Smooth, Denny, real f'ing smooth. Yes, Orrin, I know he's probably right, but now is not the time. There's such a thing as tact and compassion and talking about bulldozing the town when people are still trying to bury (or even find) their dead is remarkably tone-deaf.

Posted by: at September 1, 2005 8:50 PM

The real question is: should we recover it?

Posted by: oj at September 1, 2005 8:56 PM

Who is "we"? New Orleans is probably gone. A rebuilt antique historical building isn't the same antique historical building----it's merely a replica.
Not to mention the awkward fact that it seems the residents of NO are determined to drive away people who are trying to help.

Posted by: ray at September 1, 2005 9:11 PM


we the United States.

Posted by: oj at September 1, 2005 10:37 PM

Like I said before. Sell the tourist stuff to somebody who wants to run an amusmement park. Move the Mississippi and rebuild the industry there.

Posted by: Robert Schwartz [TypeKey Profile Page] at September 2, 2005 2:34 AM

The question fron the other angle is if you just went through this hell, would you want to be put back into a brand-new home that was still eight feet below sea level and prone to the same type of distruction when the next hurricane comes along?

Posted by: John at September 2, 2005 9:23 AM

A brand new house built at taxpayer expense.

Posted by: oj at September 2, 2005 10:08 AM

"Drowning New Orleans"
I'd like to know when this article was actually written.

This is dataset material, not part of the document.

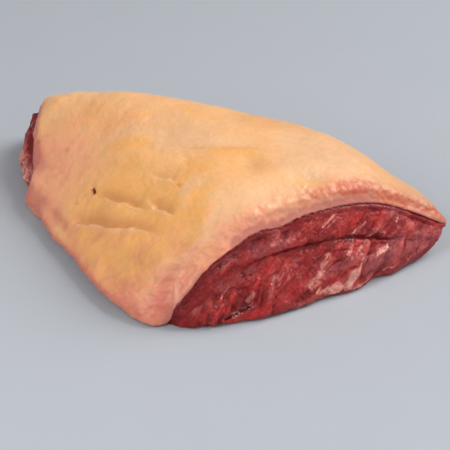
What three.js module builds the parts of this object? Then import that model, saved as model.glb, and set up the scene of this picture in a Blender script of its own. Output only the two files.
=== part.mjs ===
// Picanha: a whole beef rump cap lying fat side up, as two solids. The lean muscle is a rounded
// triangle with a knife cut along its short side, and the fat cap lies over it like a thick rind.
// Millimetres, +Z up. The long straight side runs along X at the back, the thin tip points to +X,
// the underside is flat on Z = 0 and the origin is the middle of the footprint's box.
import * as THREE from "three";

// ---- driving dimensions
const MEAT_CROWN = 56; // height that the top of the muscle would reach far from every side
const FAT_ON_TOP = 10; // thickness of the fat over the crown
const FAT_AT_RIM = 8.3; // and where it ends
const LAYER_GAP = 0.4; // between the two bodies
const LOWEST_RIM = 1.8; // the muscle's upper edge stands at least this high above the board
const KNIFE_LEAN = 0.36; // how far a cut side leans back over the meat, for each unit of height
const WALL_SWELL = 3.2; // how far a cut side swells out halfway down
const FOOT_ROUND = 2.3; // how far it draws in again where it meets the board
const FULL_WALL = 36; // height from which a side swells and draws in that much
const CREASE_DEPTH = 2.8; // of the seam across the cut face, between two lobes of the muscle
const CREASE_REACH = 0.04; // its half width, as a share of the side's height
const TIP_LIFT = 8; // how far the very tip curls up off the board
const TIP_CURL = 30; // length of the tip that curls up
const LIP_ROUND = 1.3; // how far the fat's outside bulges where it comes down to the board

// Plan of the muscle's upper edge: its middle, and the corners between its four sides.
const CENTRE = [-13, 22];
const FRONT = [-3, -67];
const TIP = [110, 75];
const HEEL = [-163, 95];
const ELBOW = [-136, 25];

// The top of the muscle comes down towards these lines: a point on the line, the direction of
// its inward normal in degrees from +X, and the width over which the shoulder is rounded.
const SHOULDERS = [
  { name: "wrapped side", on: [-139, 16.5], facing: 52, width: 93 },
  { name: "front corner", on: [-8, -78], facing: 109, width: 54 },
  { name: "long side", on: [0, 102], facing: 270, width: 50 },
  { name: "thin tip", on: [120.5, 72], facing: 220, width: 99 },
  { name: "cut face", on: [109.5, -157], facing: 140, width: 230 },
];
const SHOULDER_BLEND = 3; // how sharply two shoulders meet
const SHOULDER_ROUND = 1.8; // how full their rounding is

// The sides, anticlockwise seen from above. Each has a number of stations and its traits, most
// of them functions of k, which goes from 0 to 1 along the side:
//   bow    how far the upper edge stands outside the straight line between the corners
//   foot   how far the underside reaches beyond that edge
//   bare   1 where the meat is bare, 0 where the fat wraps it down to the board
//   seam   depth of the crease as a share of CREASE_DEPTH
//   drop   how far down the side the crease runs, as a share of the side's height
const SIDES = [
  {
    name: "cut face",
    from: FRONT,
    to: TIP,
    stations: 9,
    bow: (k) => -2.8 * Math.sin(Math.PI * k),
    foot: (k) => 21.6 * (1 - Math.abs((k - 0.38) / (k < 0.38 ? 0.38 : 0.6)) ** 2),
    bare: 1,
    seam: (k) => Math.min(1, 5 * k * (1 - k)),
    drop: (k) => 0.22 + 0.22 * k + 0.22 * k ** 5,
  },
  {
    name: "long side",
    from: TIP,
    to: HEEL,
    stations: 8,
    bow: (k) => 11 * Math.sin(Math.PI * k),
    foot: () => -4.6,
    bare: 0.6,
  },
  {
    name: "narrow end",
    from: HEEL,
    to: ELBOW,
    stations: 4,
    bow: (k) => 2.8 * Math.sin(Math.PI * k),
    foot: (k) => 8.3 * Math.sin(Math.PI * k),
    bare: 1,
  },
  {
    name: "wrapped side",
    from: ELBOW,
    to: FRONT,
    stations: 7,
    bow: (k) => 8.7 * Math.sin(Math.PI * k ** 2.2),
    foot: () => 0,
    bare: 0,
  },
];
const NO_SEAM = () => 0;
const PLAIN_DROP = () => 0.4;

// ---- facets
const COLUMNS = 84; // around, three to a station
const CAP_ROWS = 14; // from the centre of the dome to its rim
const LIP_ROWS = 6; // over the edge of the fat
const BASE_ROWS = 3; // of the underside
// Rows down the muscle's side: a share of its height, or steps of the crease's half width away
// from the crease.
const WALL_ROWS = [
  { share: 0.12 },
  { crease: -1.75 },
  { crease: 0 },
  { crease: 1.75 },
  { share: 0.62 },
  { share: 0.82 },
  { share: 0.95 },
  { share: 1 },
];

const UP = new THREE.Vector3(0, 0, 1);
const { lerp, smoothstep, clamp, degToRad } = THREE.MathUtils;

// ---- the muscle's top and underside as heights over the plan
function along(x, y, on, facing) {
  return (x - on[0]) * Math.cos(degToRad(facing)) + (y - on[1]) * Math.sin(degToRad(facing));
}

function domeField(x, y) {
  let sum = 0;
  for (const { on, facing, width } of SHOULDERS) {
    sum += Math.max(0, 1 - along(x, y, on, facing) / width) ** SHOULDER_BLEND;
  }
  return MEAT_CROWN * (1 - sum ** (SHOULDER_ROUND / SHOULDER_BLEND));
}

function domeHeight(x, y) {
  return Math.max(LOWEST_RIM, domeField(x, y));
}

function domeNormal(x, y) {
  const slopeX = domeField(x + 1, y) - domeField(x - 1, y);
  const slopeY = domeField(x, y + 1) - domeField(x, y - 1);
  return new THREE.Vector3(-slopeX, -slopeY, 2).normalize();
}

function undersideHeight(x, y) {
  const inside = along(x, y, TIP, 220);
  return TIP_LIFT * clamp(1 - inside / TIP_CURL, 0, 1) ** 2;
}

// ---- the outline: closed curves through the stations, for the plan and for the sides' traits
function outlineCurves() {
  const plan = [];
  const traits = [];
  const seams = [];
  for (const { from, to, stations, bow, foot, bare, seam = NO_SEAM, drop = PLAIN_DROP } of SIDES) {
    const start = new THREE.Vector3(from[0], from[1], 0);
    const end = new THREE.Vector3(to[0], to[1], 0);
    const outward = end.clone().sub(start).normalize().cross(UP);
    for (let i = 0; i < stations; i++) {
      const k = (i + 0.5) / stations;
      plan.push(start.clone().lerp(end, k).addScaledVector(outward, bow(k)));
      traits.push(new THREE.Vector3(foot(k), bare, 0));
      seams.push(new THREE.Vector3(seam(k), drop(k), 0));
    }
  }
  return {
    plan: new THREE.CatmullRomCurve3(plan, true, "centripetal"),
    traits: new THREE.CatmullRomCurve3(traits, true, "catmullrom", 0.5),
    seams: new THREE.CatmullRomCurve3(seams, true, "catmullrom", 0.5),
  };
}
const CURVES = outlineCurves();

// Everything that the surfaces need to know about one place on the outline, turn being 0 to 1.
function outlineAt(turn) {
  const rim = CURVES.plan.getPoint(turn);
  const ahead = CURVES.plan.getPoint((turn + 0.004) % 1);
  const behind = CURVES.plan.getPoint((turn + 0.996) % 1);
  const outward = ahead.sub(behind).normalize().cross(UP);
  const trait = CURVES.traits.getPoint(turn);
  const seam = CURVES.seams.getPoint(turn);
  rim.z = domeHeight(rim.x, rim.y);
  return {
    rim,
    outward,
    knife: outward.clone().addScaledVector(UP, KNIFE_LEAN).normalize(),
    foot: trait.x,
    bare: smoothstep(trait.y, 0, 1),
    seam: clamp(seam.x, 0, 1),
    drop: seam.y,
  };
}

// ---- points of the surfaces
// Where the meat is bare, the knife stops whatever reaches past its plane. The plane stands on
// the rim and leans back over the meat.
function trimmed(place, point) {
  const over = place.knife.dot(point.clone().sub(place.rim));
  return point.addScaledVector(place.knife, -Math.max(0, over) * place.bare);
}

// A point of the dome at share t of the way from the centre to the rim, lifted by a thickness.
function domePoint(place, t, thickness) {
  const x = lerp(CENTRE[0], place.rim.x, t);
  const y = lerp(CENTRE[1], place.rim.y, t);
  const point = new THREE.Vector3(x, y, domeHeight(x, y));
  return trimmed(place, point.addScaledVector(domeNormal(x, y), thickness));
}

// A point of the muscle's side at share f of the way down from the rim to the underside.
function wallPoint(place, f) {
  const tall = Math.min(1, place.rim.z / FULL_WALL);
  const swell = tall * (WALL_SWELL * Math.sin(Math.PI * f) - FOOT_ROUND * smoothstep(f, 0.9, 1));
  const crease = CREASE_DEPTH * place.seam * Math.exp(-(((f - place.drop) / CREASE_REACH) ** 2));
  const out = place.foot * f + swell * place.bare ** 4 - crease;
  const point = place.rim.clone().addScaledVector(place.outward, out);
  point.z = lerp(place.rim.z, undersideHeight(point.x, point.y), f);
  return point;
}

function wallRowPoint(place, { share, crease }) {
  return wallPoint(place, share ?? place.drop + crease * CREASE_REACH);
}

// Rows of the dome are closer together towards the rim, where the shoulder is rounder.
function capShare(row) {
  const r = row / CAP_ROWS;
  return r * (1.45 - 0.45 * r);
}

// A sphere's vertices put where place(outline, row) says: row 0 and the last are single points.
function closedSurface(rows, place) {
  const geometry = new THREE.SphereGeometry(1, COLUMNS, rows);
  const position = geometry.attributes.position;
  for (let i = 0; i < position.count; i++) {
    const column = i % (COLUMNS + 1);
    const row = Math.floor(i / (COLUMNS + 1));
    const point = place(outlineAt((column % COLUMNS) / COLUMNS), row);
    position.setXYZ(i, point.x, point.y, point.z);
  }
  geometry.deleteAttribute("uv");
  geometry.computeVertexNormals();
  return geometry;
}

// ---- muscle: dome, side, underside
function underPoint(place, share) {
  const edge = wallPoint(place, 1);
  const point = new THREE.Vector3(lerp(edge.x, CENTRE[0], share), lerp(edge.y, CENTRE[1], share), 0);
  point.z = undersideHeight(point.x, point.y);
  return point;
}

function muscleGeometry() {
  const wallStart = CAP_ROWS + 1;
  const baseStart = wallStart + WALL_ROWS.length;
  return closedSurface(CAP_ROWS + WALL_ROWS.length + BASE_ROWS, (place, row) => {
    if (row < wallStart) return domePoint(place, capShare(row), 0);
    if (row < baseStart) return wallRowPoint(place, WALL_ROWS[row - wallStart]);
    return underPoint(place, ((row - baseStart + 1) / BASE_ROWS) ** 0.8);
  });
}

// ---- fat cap: outer dome, lip, and an inner dome that follows the muscle
function fatOver(place, t) {
  const inset = t * (1 - 0.03 * place.bare);
  return domePoint(place, inset, lerp(FAT_ON_TOP, FAT_AT_RIM, smoothstep(t, 0.6, 1)));
}

function fatUnder(place, t) {
  return domePoint(place, t, LAYER_GAP);
}

// The lip ends at the knife cut where the meat is bare, and elsewhere runs down to the board and
// back up along the muscle. Rows 1 to 3 go down its outside, 4 and 5 back up its inside.
function fatLip(place, row) {
  const reach = lerp(1, 0.03, place.bare);
  const gap = LAYER_GAP * lerp(3.5, 1, place.bare);
  if (row === 5) return wallPoint(place, reach / 2).addScaledVector(place.outward, gap);
  const innerFoot = wallPoint(place, reach).addScaledVector(place.outward, gap);
  if (row === 4) return innerFoot;
  const away = place.outward.clone().lerp(domeNormal(place.rim.x, place.rim.y), place.bare);
  const thickness = FAT_AT_RIM * lerp(1, 0.86, place.bare);
  const outerFoot = trimmed(place, innerFoot.addScaledVector(away, thickness));
  const fullness = LIP_ROUND * Math.sin((Math.PI * row) / 3) * (1 - place.bare);
  return fatOver(place, 1).lerp(outerFoot, row / 3).addScaledVector(place.outward, fullness);
}

function fatGeometry() {
  return closedSurface(2 * CAP_ROWS + LIP_ROWS, (place, row) => {
    if (row <= CAP_ROWS) return fatOver(place, capShare(row));
    if (row < CAP_ROWS + LIP_ROWS) return fatLip(place, row - CAP_ROWS);
    return fatUnder(place, capShare(2 * CAP_ROWS + LIP_ROWS - row));
  });
}

// ---- assembly
function meshOf(name, geometry, color, roughness) {
  const material = new THREE.MeshStandardMaterial({ color, roughness });
  const mesh = new THREE.Mesh(geometry, material);
  mesh.name = name;
  return mesh;
}

function buildPicanha() {
  const group = new THREE.Group();
  group.add(meshOf("muscle", muscleGeometry(), 0x8e3a3a, 0.45));
  group.add(meshOf("fat_cap", fatGeometry(), 0xe6b482, 0.5));
  const middle = new THREE.Box3().setFromObject(group).getCenter(new THREE.Vector3());
  for (const mesh of group.children) mesh.geometry.translate(-middle.x, -middle.y, 0);
  return group;
}

const picanha = buildPicanha();
export default picanha;
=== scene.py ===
"""A raw picanha, fat side up: the fat cap and the lean meat are carved finely over their solids."""

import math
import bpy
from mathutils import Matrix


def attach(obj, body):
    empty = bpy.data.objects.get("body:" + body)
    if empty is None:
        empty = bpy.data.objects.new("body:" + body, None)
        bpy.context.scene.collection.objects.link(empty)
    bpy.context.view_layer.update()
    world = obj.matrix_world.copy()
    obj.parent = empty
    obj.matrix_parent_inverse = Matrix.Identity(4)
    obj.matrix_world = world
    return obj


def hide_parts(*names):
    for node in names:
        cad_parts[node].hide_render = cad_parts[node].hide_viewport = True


bl_info = {
    "name": "Picanha",
    "version": (1, 0, 0),
    "blender": (4, 5, 0),
    "location": "View3D > Sidebar > Picanha",
    "description": "Carves and colours the fat cap and the lean meat of a raw picanha",
    "category": "Object",
}

from itertools import product

import bmesh
import bpy
import numpy as np
from mathutils import Vector
from mathutils.bvhtree import BVHTree

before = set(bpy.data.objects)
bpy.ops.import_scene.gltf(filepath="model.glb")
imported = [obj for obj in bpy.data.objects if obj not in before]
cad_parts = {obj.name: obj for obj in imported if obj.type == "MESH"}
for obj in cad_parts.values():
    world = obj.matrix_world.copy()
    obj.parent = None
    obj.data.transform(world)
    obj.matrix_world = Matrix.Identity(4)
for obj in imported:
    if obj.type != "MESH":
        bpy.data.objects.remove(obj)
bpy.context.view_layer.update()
MM = 1000.0  # millimetres in a metre
MOST_TRIANGLES = 190000  # in each finished piece

# Millimetres, like the places and reaches below that don't say otherwise. Blender itself is given
# metres: in the choices, the materials and the stage, and where a mesh's own points are used.
GAP_REACH = 40.0  # how far from the bare meat the fat is measured
TOUCHING = 1.2  # closer than this, the two pieces touch
ABOVE = 120  # height from which lines are dropped on the part
AHEAD = 60  # distance out from the cut face from which lines are sent at it

# The cut face stands on a straight line from the front corner to the thin tip. Along it and out of
# it are level directions; a place on the face is given by its way along the line and its height.
CUT_START = np.array((26.8, -80.5, 0.0))
CUT_ALONG = np.array((0.623, 0.783, 0.0))
CUT_OUT = np.array((0.783, -0.623, 0.0))

# The meat's upper edge near the front corner: way along the cut face, and height. It moves up by up
# to CORNER_THINNED, in the direction CORNER_UP. The fat beyond it is squeezed over CORNER_FAT, and
# the meat stretches over CORNER_MEAT.
CORNER_EDGE = ((0, 0), (9.4, 8.2), (18.7, 18), (28.2, 28.4), (37.5, 36.1), (44, 40.3))
CORNER_UP = np.array((-0.70, 0.71))
CORNER_THINNED = 6.0
CORNER_FAT = 9.5
CORNER_MEAT = 9.0

# Where the edge of the fat hangs lower over the cut: way along it, height, reach, and how far down.
EDGE_DROPS = (((68, 46), 10, 4.6), ((96, 47), 28, 2.4))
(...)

Posted by: Genecis at September 2, 2005 11:42 AM

The murder rate in NO in 2002 (last I could find in Google quickly) was the highest in the US. However, the rate for other crimes was very reasonable, much lower than many other cities. It seems to me that this means either: 1. NO citizens report less crime or 2. NO police report bogus stats to the FBI. I think #2 much more likely. Murders can't be hidden, too easy to check. So, this is further evidence of the corruption of the NO police department.

Any police officer who quits in NO right now should not only be fired but prosecuted.

Posted by: Bob at September 2, 2005 1:20 PM

Disturbing thoughts. I hope I'm wrong. Better yet, I hope to be proved wrong. And ignorant.